There could be redemption in the chorus but the verses are so drawn apart, shorn of beauty and grace.
‘Ozymandias’ describes a selfish lover but hardly with the impact of the similar persona on ‘Purple Jar’. It may be early to conclude that Brymo is resplendent in pidgin and Yoruba and bleh when he fronts songs in English but on Yellow, the songs written in English constitute, permit the cliché, the weakest link.
Cohesion seems to be an obvious concern. Standalone verses wedded to ear-candy hooks have become a Brymo shtick.
Of course, there is beauty in disruption; elegance in what a singer leaves to the imagination but that predilection for yoking discordant verses and mellifluous hooks seems to be a method Brymo takes too far on this album.
Take the near gem, ‘Heartbreak songs are better in English’. This is such a beautiful title but Brymo hardly shows his workings. He inadvertently returns to that poetic conclusion, pumped on an airy beat, and he almost gets away with it.
The hook of ‘Strippers + White lines’ goes thus, Oh What a Night/Strippers and White lines/And there is a fire to check the ones who fly.
You will need a visit to Wikipedia to get your head out of strip clubs and nocturnal fireflies. The symbolism here, apparently is that of mental slavery, which, is bogus. We can’t sing about mental slavery like ‘Redemption Song’ did not happen. ‘Smart Monkey’ is glib and resonant but banana has been ruined as a serious metaphor since King Sunny Ade’s Sweet Banana. To relocate it within the purview of politics will be to consult Fela’s Monkey Banana—but it is incumbent on Brymo on Yellow to try out newer ineffectual impressions.
CD 2.
From the first song in the second movement, ‘Woman’, Brymo steps into familiar territory singing in Pidgin about women, or a woman in particular. Wikipedia claims that it is an ode to his unnamed partner but those who remember ‘Naked’ from Klitoris remember she was featured and credited as Esse Kakada, why anonymise two albums down the line?
‘Black Man, Black Woman’ is a sketch about gender roles but it seems misguided in imagining that women make the rules. In Brymo’s reckoning, society enforces rules, women dictate rules, and men break them. Brymo eludes, slippery as ever, not quite speaking to the grain of gender roles or the bane of feminism: patriarchy.
‘Gambu’ gambles with a proverbial saying, spins in a love story and succeeds. The triumph should be credited to the playful guitar riffs and thumping percussion.
‘Rara Rira’ could have been fashioned out of a Fela chant, coasting on an insouciant atmosphere reminiscent of men who are nor more than flotsam living out their lives on the edge.

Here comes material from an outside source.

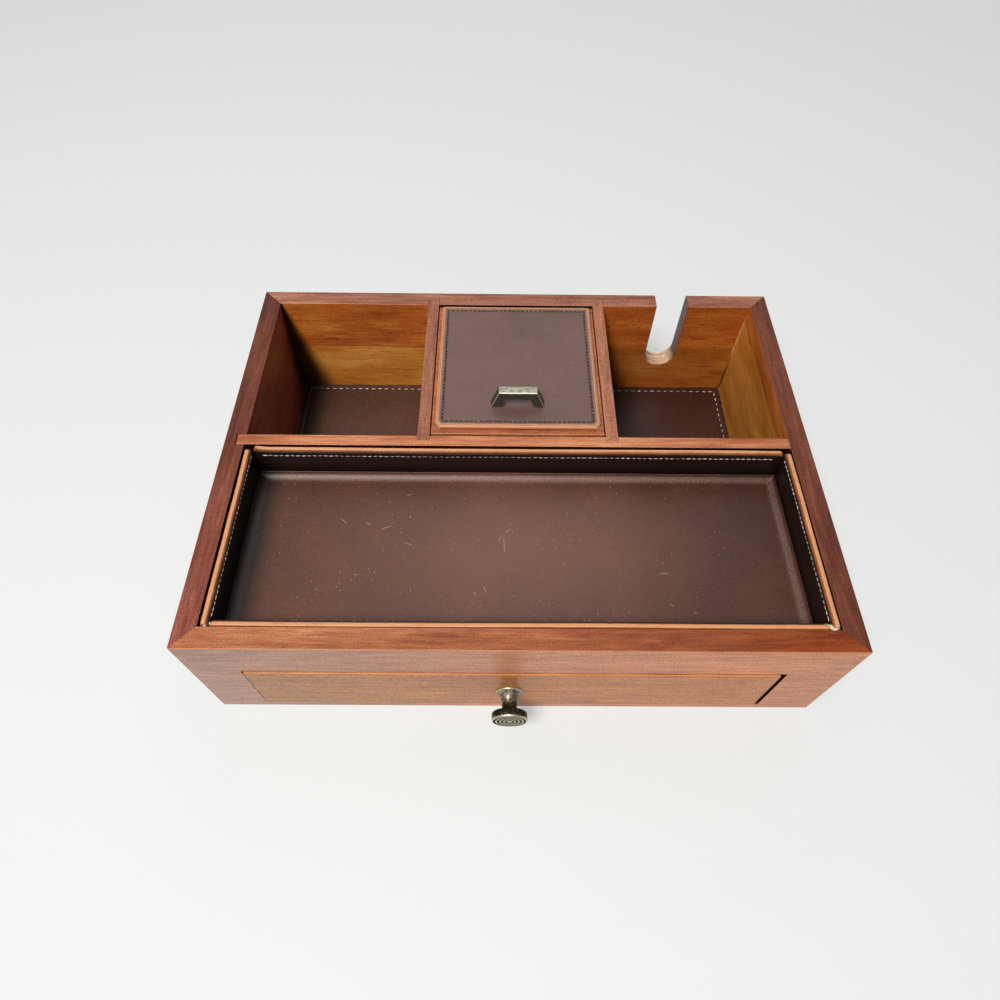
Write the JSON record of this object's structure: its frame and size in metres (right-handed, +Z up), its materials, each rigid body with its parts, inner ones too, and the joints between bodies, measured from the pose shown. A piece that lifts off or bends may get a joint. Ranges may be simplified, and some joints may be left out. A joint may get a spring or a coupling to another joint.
{
  "type": "valet box with drawer",
  "caption": "Wooden valet box with a leather-lined front tray over a drawer, open back compartments, a hinged padded lid over a centre well and a cable notch.",
  "frame": {"origin": "middle of the case's flat underside, which stands on the table", "axes": "+Z up, +X to the right and +Y to the back; the drawer opens towards -Y"},
  "size_m": [0.32, 0.2576, 0.0953],
  "materials": {
    "case_wood": "satin, red-brown stain and clear lacquer",
    "drawer_wood": "satin, red-brown stain and clear lacquer",
    "plain_wood": "sanded, thin stain",
    "plywood": "sanded",
    "brown_leather": "smooth, low sheen",
    "lid_leather": "smooth, low sheen",
    "wall_leather": "smooth, tan at the folded upper edge",
    "drawer_lining": "smooth, low sheen",
    "knob_metal": "antique, dark in the grooves",
    "handle_metal": "antique, brushed on top",
    "steel": "zinc plated"
  },
  "bodies": {
    "case": {"front_board": "case_wood", "back_board": "case_wood", "left_board": "case_wood", "right_board": "case_wood", "bottom_panel": "plywood", "cross_board": "case_wood", "divider_left": "case_wood", "divider_right": "case_wood", "hinge_pin_left": "steel", "hinge_pin_right": "steel", "tray_shelf": "plywood", "drawer_guide_left": "plain_wood", "drawer_guide_right": "plain_wood", "lid_rest_strip": "plain_wood", "tray_floor": "brown_leather", "tray_wall_left": "wall_leather", "tray_wall_right": "wall_leather", "tray_wall_front": "wall_leather", "tray_wall_back": "wall_leather", "pad_left": "brown_leather", "pad_centre": "brown_leather", "pad_right": "brown_leather"},
    "lid": {"lid_board": "case_wood", "lid_pad": "lid_leather", "lid_handle": "handle_metal", "lid_handle_screws": "steel"},
    "drawer": {"drawer_front": "drawer_wood", "drawer_side_left": "plain_wood", "drawer_side_right": "plain_wood", "drawer_back": "plain_wood", "drawer_bottom": "plywood", "drawer_liner": "drawer_lining", "drawer_knob": "knob_metal", "drawer_knob_screw": "steel"}
  },
  "joints": [
    {"name": "lid_hinge", "type": "hinge", "parent": "case", "child": "lid", "pos_m": [0, 0.1025, 0.0785], "axis": [-1, 0, 0], "range_deg": [0, 105]},
    {"name": "drawer_slide", "type": "slide", "parent": "case", "child": "drawer", "axis": [0, -1, 0], "range_m": [0, 0.085]}
  ]
}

Then he proposes ‘Brain Gain’ as the pragmatic alternative to the brain drain. The message is a pithy one, jolting on a quick pace beat and hoisted by brass solos. This, of course, is one of the lucid moments of the album, even if Brymo’s proffered solution is simply rhetorical, it is well behaved unlike his outrageous tweet about dual citizenship.
3.
Best to leave the best for the last—and this is the nature of the brief sweetness of the third movement of Brymo’s Yellow. Sung mostly in Yoruba save for the Lindsey Abudei’s ‘Abu Iya’, done in Igbo, the idea behind movements appears to be more of a linguistic shelving than a thematic clustering.
‘Adédọ̀tun’ is reminiscent of Oso’s ‘Ọlánrewájú’: folksy and fond of the subject, one wonders who ‘Adédọ̀tun’ is and if it is same person as Oyindamola, but hardly enough time passes before Brymo asks the crowd to take over the song. It may have worked magic in theatre where context is visual or with a music video, what Brymo left unsaid is buried in intonations a listener cannot excavate.
‘Ọ̀run n Móoru’ is a Yoruba parable about kings, traitors and the humidity of the heavens. As usual, it is all snapshots, yet it is poignant. There lies the gift of Brymo’s song writing; in Yoruba and Pidgin he is able to create mood, but in English, lucidity and coherence often eludes him—leaving him to rely heavily on Mikky Me who is oftentimes faultless as he comes to his aid with remarkable guitar riffs and patchwork of vibrant percussion.
‘A F’èédú Fan’ná’ simply means the one who feeds charcoal to the fire and this is Brymo’s praise of himself. The man is quite an instigator, a stoker of fire, an iconoclast and by leaps and bounds, his own verified praise-singer on Twitter.
The debate about where Yellow fits in ranking on Brymo’s discography is more complicated than it seems. Yellow is Brymo pushing his craft in new directions, doing songs entirely in English, attempting to court Rock, Electronic music and a hint of airy Easy Listening but his lyrics sell him short.
When he returns to secure base, we are reminded of his strengths: his handling of intrigue in telling stories of hapless and broken characters who subsist in lawless universe. Yet, they fall in and out of love, and try to find meaning.
This tendency began with Merchant, Dealers and Slaves and has stretched across his albums till Oṣó. Yellow is a shift from that approach. Perhaps a tighter A & R would have curated a more dense body of work, with weaker English movement reduced to two songs and one interlude. At the moment, Yellow pales behind his last three albums, and to project that it may be the scratch of Brymo’s decline is a hypothesis best left for time to test.